February 6, 2020 - Improving sentiment in Europe and the need to replenish stocks from April onwards have supported market sentiment this week for US coking coal, despite the ongoing uncertainty in China weighing on the Asia-Pacific market.
The Argus daily fob Hampton Roads assessment for low-volatile coking coal in the US is unchanged today at $132/t. The high-volatile type A daily price stands at $138/t fob Hampton Roads and the high-volatile type B price at $125/t fob Hampton Roads.
"The mills that have postponed shipments to the first quarter are due to run down their inventory and some are starting to make enquiries for the second quarter," said a European trader.
But some mills hoping to take advantage of the potential downside in China are pushing for fixed prices in the second quarter, said traders.
Ongoing interest from Brazil for term and spot cargoes has also continued to lift the mood among US miners coming out of a particularly difficult fourth quarter, in which high inventories drove suppliers to offer discounts of 10-15pc in the hope of shifting volumes.
Miners or suppliers with coal that had a presence in the Chinese market before China imposed tariffs in August 2018 are already gearing up to regain their positions. Coronado Coal has shipped two cargoes from its Buchanan coking coal mine that it expects to be unloaded in China in 2020, despite uncertainty about the details of the trade agreement and the impact on tariffs. Another US supplier is also heard to have loaded two cargoes already bound for China in anticipation of tariff changes that have been flagged by some miners as taking effect from 15 February.
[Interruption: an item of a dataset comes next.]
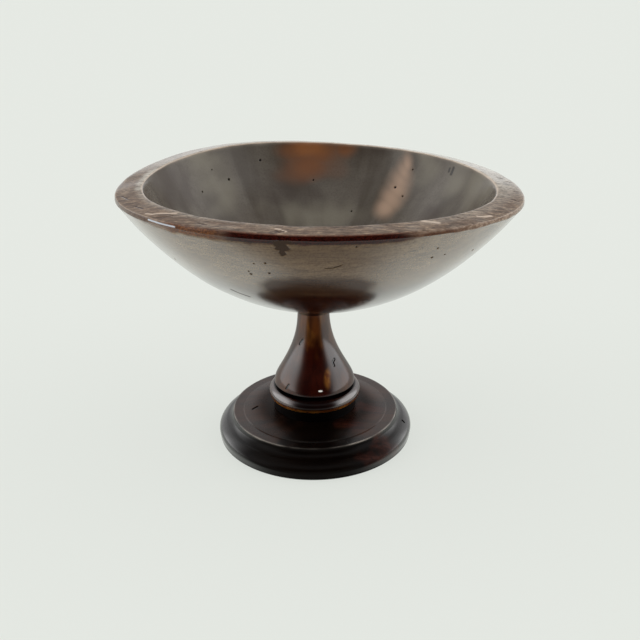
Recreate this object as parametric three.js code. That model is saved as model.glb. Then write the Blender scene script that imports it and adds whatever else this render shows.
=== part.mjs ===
// Turned pedestal bowl: a deep thick-walled wooden bowl on a flared stem and a moulded foot.
// Millimetres, Z up. The origin is on the stem's axis, at the underside of the foot.
// A reach is the pull of a curve at one end, as a share of the straight line between its ends.
import * as THREE from "three";
import { mergeVertices } from "three/addons/utils/BufferGeometryUtils.js";

// Foot: a moulded disc. Widths run inward and rises run upward from the widest edge.
const FOOT_RADIUS = 76.9;
const FOOT_EDGE_HEIGHT = 5.8;
const FOOT_BASE_INSET = 0.6;
const FOOT_BASE_CHAMFER = 0.8;
const FLANGE_WIDTH = 6;
const FLANGE_RISE = 7.2;
const FLANGE_TOP_ANGLE = 150;
const FLANGE_EDGE_REACH = 0.41;
const FLANGE_TOP_REACH = 0.33;
const COVE_WIDTH = 5.6;
const COVE_RISE = 7.4;
const COVE_START_ANGLE = 165;
const COVE_REACH = 0.4;
const ARRIS_ROUND = 0.6;
const BAND_WIDTH = 8.6;
const FIELD_STEP = 0.6;
const FIELD_RISE = 2.4;
const FIELD_ANGLE = 174;
const FIELD_REACH = 0.37;
const SEAT_MARGIN = 1.5;

// Stem: a short base, a bead, an undercut groove and a flare up to a slim neck.
const STEM_LENGTH = 80.3;
const BEAD_RADIUS = 36;
const BEAD_TUBE = 5.4;
const BEAD_HEIGHT = 12.6;
const BEAD_OVERHANG = 3.5;
const GROOVE_WIDTH = 2.8;
const GROOVE_DEPTH = 3;
const FLARE_SETBACK = 4.3;
const FLARE_REACH = 0.163;
const NECK_RADIUS = 12.3;
const NECK_REACH = 0.535;
const LOWER_TENON_RADIUS = 14;
const LOWER_TENON_LENGTH = 15;
const UPPER_SHOULDER = 3.8;
const UPPER_TENON_LENGTH = 13;
const TENON_CHAMFER = 1;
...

Other less optimistic traders have suggested that few Chinese buyers will consider taking a Panamax or even a Capesize cargo of previously untested US coal over their usual Australian coals. Some have also cited the 30-plus-day voyage as another reason for dampening Chinese interest.
"The low vols are the only coals that will be of any real interest to a Chinese buyer, you will struggle to see any demand for high vol A or high vol B coals in China," said a trader.
While activity in the Atlantic basin has improved, the tonnage oversupply continues to push down rates and the outlook remains weak. The US east coast to Rotterdam rate is down by $1.25/t on the week to $8.75/t.